Angelfire ski resort was not far away from Taos, only about 20 miles or so. Above and to my left, hovering over the mountains, was a big black rain cloud. There were several black rain clouds, but that one was the biggest. Once again I thought we were going to get into some heavy rain, but we managed to skirt it. The road got very tight with switchbacks, and when we were almost down the mountain, there was a section of “loose gravel” according to a sign on the road. In one place, another rider came around the corner from the opposite way too quickly and was over the center line, and if I hadn’t been paying attention, I might have run into him. That’s why I have to be “on alert” all the time with my eyes constantly moving.
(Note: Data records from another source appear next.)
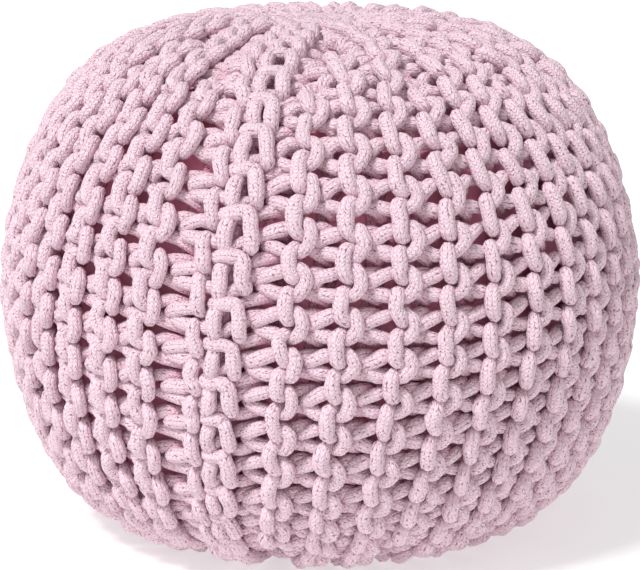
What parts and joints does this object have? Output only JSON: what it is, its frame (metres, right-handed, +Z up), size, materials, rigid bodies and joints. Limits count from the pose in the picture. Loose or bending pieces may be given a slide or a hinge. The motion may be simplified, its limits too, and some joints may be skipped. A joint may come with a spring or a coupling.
{
  "type": "knitted pouf",
  "caption": "Round, firmly filled pouf in thick pale pink cotton cord, garter-stitch ridges running from the base to a gathered crown, flat base.",
  "frame": {"origin": "centre of the flattened base, on the surface that the pouf stands on", "axes": "+Z up towards the gathered crown; -Y towards the front, where the laced seam runs just left of the middle"},
  "size_m": [0.4498, 0.4498, 0.3575],
  "materials": {
    "cotton_cord": "matt pale pink tube-knit cotton cord, knitted in garter stitch"
  },
  "bodies": {
    "root": {"knit_body": "cotton_cord"}
  },
  "joints": []
}
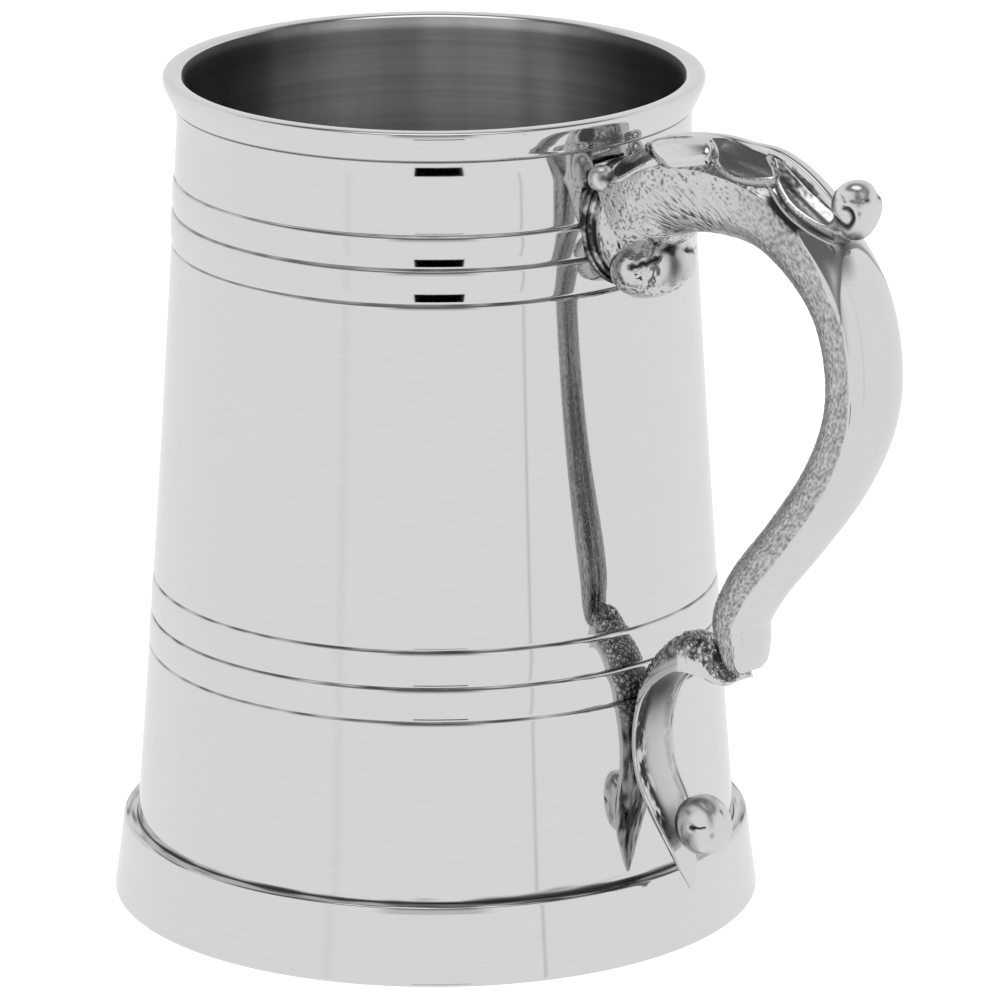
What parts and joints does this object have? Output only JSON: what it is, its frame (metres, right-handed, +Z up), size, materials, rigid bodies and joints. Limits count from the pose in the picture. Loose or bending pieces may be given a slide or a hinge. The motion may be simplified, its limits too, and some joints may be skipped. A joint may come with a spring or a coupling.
{
  "type": "pewter tankard",
  "caption": "Lidless one-pint pewter tankard: tapered spun drum with grooved bands, flared lip, foot skirt and cast scroll handle with a thumb curl.",
  "frame": {"origin": "the middle of the whole tankard's footprint box, handle included, on the table; the drum's axis stands at x = -0.0206", "axes": "+Z up along the drum's axis, +X towards the handle, +Y to the side; the handle's plane is y = 0"},
  "size_m": [0.1394, 0.098, 0.1272],
  "materials": {
    "pewter_polished": "polished",
    "pewter_spun": "satin",
    "pewter_cast": "satin"
  },
  "bodies": {
    "root": {"drum": "pewter_polished", "lip_ring": "pewter_polished", "foot_skirt": "pewter_polished", "base_disc": "pewter_spun", "handle_shell_left": "pewter_cast", "handle_shell_right": "pewter_cast", "thumb_leaf": "pewter_polished", "thumb_curl": "pewter_polished", "upper_volute": "pewter_polished", "joint_pad": "pewter_cast", "root_bead_left": "pewter_polished", "root_bead_right": "pewter_polished", "lower_scroll": "pewter_cast", "scroll_boss": "pewter_polished"}
  },
  "joints": []
}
We rode past Angelfire, and climbed up into spectacular green meadows punctuated by the white dots of Queen Anne’s lace. Behind us were the rain clouds, ahead of us was blue sky and fluffy clouds, a symbol of a bright day ahead. We turned onto NM434, a lovely, narrow, twisty road. It is a tiny road, one on which you can’t ride fast. It keeps getting narrower and narrower, until the centerline disappears and the road is only a lane and a half wide. It twists and rolls, a fun roller coaster. It is another place to pay attention to the road surface. In some places, the edges seemed to be crumbling and the surface frequently gave way to deep holes. We had the additional challenge of a slow car in front of us. The hazard to that, for us, is that we never know what they are going to do, if they are going to stop suddenly in the middle of the road since there is no available shoulder. We gave them lots of room, but it was irritating to have to follow them. When the road eventually widened, they were courteous enough to pull over and let us go by.
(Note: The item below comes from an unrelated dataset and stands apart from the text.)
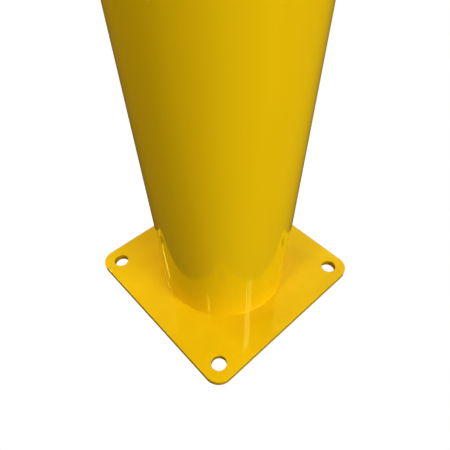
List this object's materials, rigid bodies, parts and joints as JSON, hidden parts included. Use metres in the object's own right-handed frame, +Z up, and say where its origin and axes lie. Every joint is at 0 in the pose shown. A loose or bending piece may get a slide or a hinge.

As we passed through Guadalupita, I saw all the amazing buildings and places that I always see there, places that I want to shoot with my camera. But there was no safe place to pull over. It was sad because there are so many old, deteriorating buildings, and interesting churches and shrines. I saw unique wood patterns in the weathered wood on the sides of buildings that had lasted through many years of four seasons. There was also a quaint little cemetery with charming icons and headstones within. Soon, we were riding into Mora valley, and the rain clouds were thick and dark again.
We rolled past an alpaca ranch, something we’d seen many times, but this time I really looked at it. I saw a sign that said, “Tours! Feed the alpacas!” It sounded fun! Maybe we could come back tomorrow.
Mora, Cleveland, and Holman are a long line of small towns, and again I saw many unique buildings that I wanted to shoot. The only place we stopped, though, was Family Dollar so I could attempt to find some sunglasses to replace the ones I was wearing. They had become so scratched over the years that now it was almost impossible to see out of them very well. I found a replacement pair for $6.00 that actually fit!
When we got back out to the bikes, we had the usual dilemma of “should we put on rain gear, or not?” While we were standing there deciding, a man drove up in a pickup truck. When he opened the driver’s side door, the stench of heavy cigarette smoke rolled out with him. His movements and demeanor made me see that he was in a very angry mood, and I thought, let’s get out of here before he starts shooting. We had decided not to put rain gear on, and I was trying to hurry up. Then, before I finished getting my gear on, the guy came back out of the store, and he was carrying … a candy bar! He was moving like a child having a tantrum, and he slammed the door of the truck closed as he got in it. He sat there and sulked, eating his candy bar. I hope it eventually improved his mood! We didn’t wait around to find out.
The clouds were dark all around us, but Hal had said, “It’s clearing over where the rally is.” I cast a doubtful eye at him, however, I was still in the “I’d rather be wet and cold than hot” mode, and I went along with his decision. It proved to be a good one, because we rode up and out of Mora valley, swooping around the turns at speed. The clouds remained dark and we rode through patches of wet road where the rain had been , but we saw blue sky ahead and never got into the rain. When we got to the resort, it was clear above it, as if the clouds had been diverted around it by some invisible dome of protection.
The creek is still beautiful:
We arrived at the rally site, checked in, got t-shirts, said hello to a few favorite people. We also looked at the damage from the fire at the lodge that had happened only two weeks earlier. It only affected part of the lodge, and we were told if the whole lodge had gone up, there wouldn’t have been enough time to make other arrangements for the rally, and it would have been canceled.
The burned part:
Surviving beams with the nails sticking out of the charred wood:
I thought about that, and thought that we would probably have come anyway, just to get to be in Taos for a few days. After we’d walked around the rally site for a while, we got back on the bikes and returned to Taos.
That evening was our traditional “big dinner” night and it was wonderful. We even had some red wine to go with it, and soon we settled into our accommodations for a good night’s rest. The next day would be the main rally day, and I was ready to enjoy it.